### PROBLEM DETAILS:
Print out the material that follows word for word.

### PROVIDED MATERIAL:
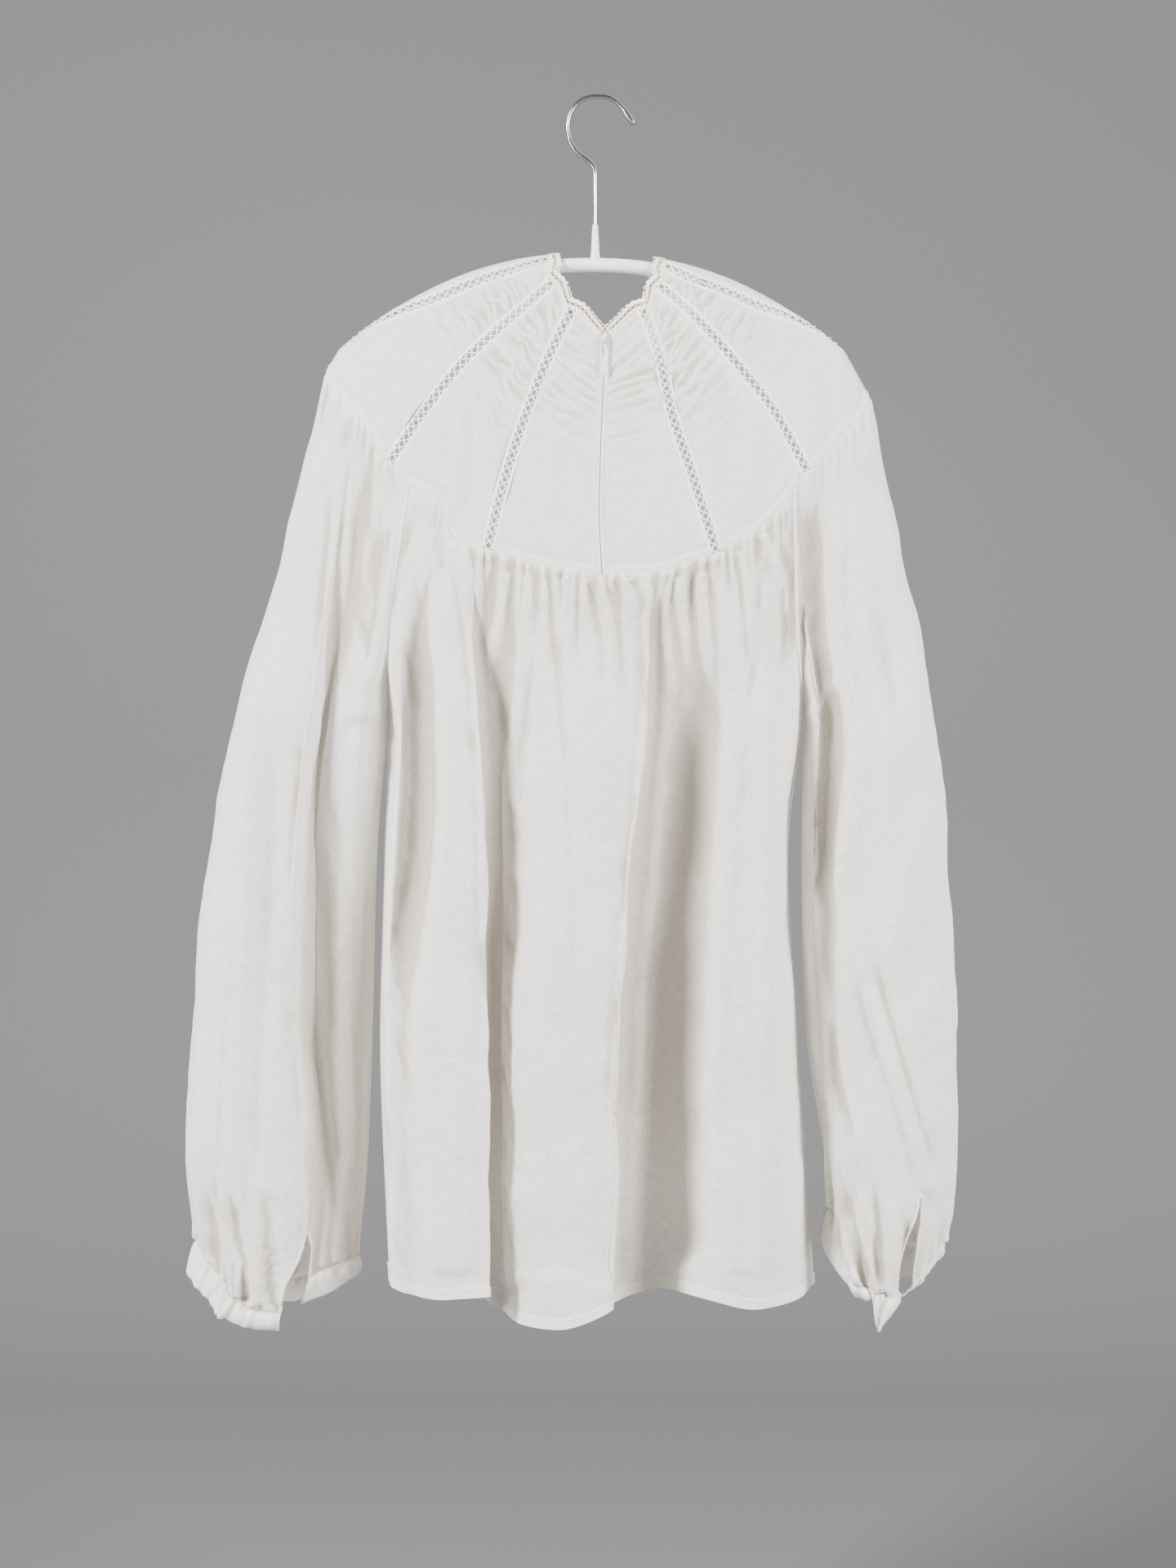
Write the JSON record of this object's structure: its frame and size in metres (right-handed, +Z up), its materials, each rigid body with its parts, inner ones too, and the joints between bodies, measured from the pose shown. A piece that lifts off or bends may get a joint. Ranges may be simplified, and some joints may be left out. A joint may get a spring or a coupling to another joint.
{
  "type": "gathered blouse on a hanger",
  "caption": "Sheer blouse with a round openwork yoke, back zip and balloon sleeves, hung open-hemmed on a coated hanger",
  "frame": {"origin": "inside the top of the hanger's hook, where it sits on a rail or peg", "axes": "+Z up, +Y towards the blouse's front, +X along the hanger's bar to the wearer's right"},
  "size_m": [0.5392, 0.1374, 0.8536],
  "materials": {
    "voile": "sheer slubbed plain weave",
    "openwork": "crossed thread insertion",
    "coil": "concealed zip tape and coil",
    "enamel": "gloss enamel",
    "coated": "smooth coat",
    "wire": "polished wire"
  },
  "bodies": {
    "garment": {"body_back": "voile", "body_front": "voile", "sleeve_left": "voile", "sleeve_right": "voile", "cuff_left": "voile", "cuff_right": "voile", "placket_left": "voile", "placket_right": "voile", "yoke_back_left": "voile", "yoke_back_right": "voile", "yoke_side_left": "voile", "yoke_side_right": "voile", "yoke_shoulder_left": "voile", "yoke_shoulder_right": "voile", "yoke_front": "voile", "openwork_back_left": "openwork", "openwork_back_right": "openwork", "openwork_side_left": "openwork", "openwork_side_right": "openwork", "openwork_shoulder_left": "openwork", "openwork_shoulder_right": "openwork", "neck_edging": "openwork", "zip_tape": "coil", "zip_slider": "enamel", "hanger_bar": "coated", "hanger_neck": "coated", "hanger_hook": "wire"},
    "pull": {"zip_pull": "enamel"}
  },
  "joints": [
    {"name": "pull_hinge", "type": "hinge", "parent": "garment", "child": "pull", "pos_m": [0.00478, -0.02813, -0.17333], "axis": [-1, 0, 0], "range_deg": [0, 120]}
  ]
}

### SOLUTION:
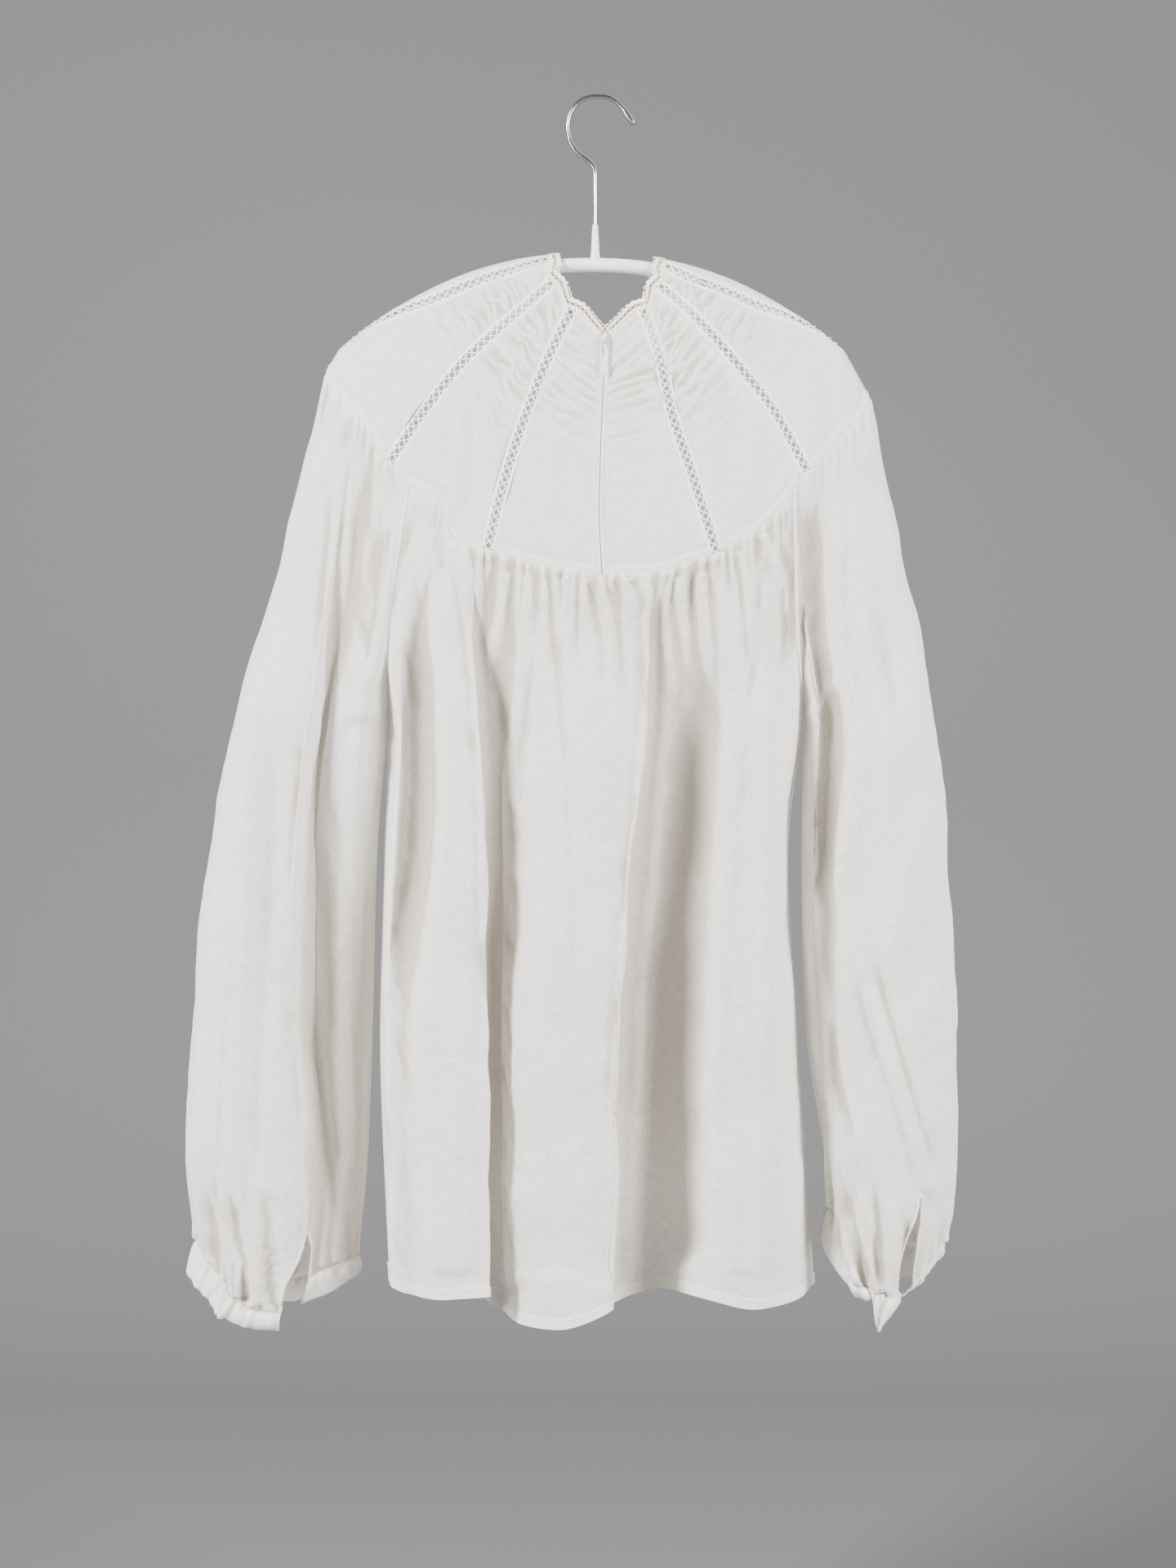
Write the JSON record of this object's structure: its frame and size in metres (right-handed, +Z up), its materials, each rigid body with its parts, inner ones too, and the joints between bodies, measured from the pose shown. A piece that lifts off or bends may get a joint. Ranges may be simplified, and some joints may be left out. A joint may get a spring or a coupling to another joint.
{
  "type": "gathered blouse on a hanger",
  "caption": "Sheer blouse with a round openwork yoke, back zip and balloon sleeves, hung open-hemmed on a coated hanger",
  "frame": {"origin": "inside the top of the hanger's hook, where it sits on a rail or peg", "axes": "+Z up, +Y towards the blouse's front, +X along the hanger's bar to the wearer's right"},
  "size_m": [0.5392, 0.1374, 0.8536],
  "materials": {
    "voile": "sheer slubbed plain weave",
    "openwork": "crossed thread insertion",
    "coil": "concealed zip tape and coil",
    "enamel": "gloss enamel",
    "coated": "smooth coat",
    "wire": "polished wire"
  },
  "bodies": {
    "garment": {"body_back": "voile", "body_front": "voile", "sleeve_left": "voile", "sleeve_right": "voile", "cuff_left": "voile", "cuff_right": "voile", "placket_left": "voile", "placket_right": "voile", "yoke_back_left": "voile", "yoke_back_right": "voile", "yoke_side_left": "voile", "yoke_side_right": "voile", "yoke_shoulder_left": "voile", "yoke_shoulder_right": "voile", "yoke_front": "voile", "openwork_back_left": "openwork", "openwork_back_right": "openwork", "openwork_side_left": "openwork", "openwork_side_right": "openwork", "openwork_shoulder_left": "openwork", "openwork_shoulder_right": "openwork", "neck_edging": "openwork", "zip_tape": "coil", "zip_slider": "enamel", "hanger_bar": "coated", "hanger_neck": "coated", "hanger_hook": "wire"},
    "pull": {"zip_pull": "enamel"}
  },
  "joints": [
    {"name": "pull_hinge", "type": "hinge", "parent": "garment", "child": "pull", "pos_m": [0.00478, -0.02813, -0.17333], "axis": [-1, 0, 0], "range_deg": [0, 120]}
  ]
}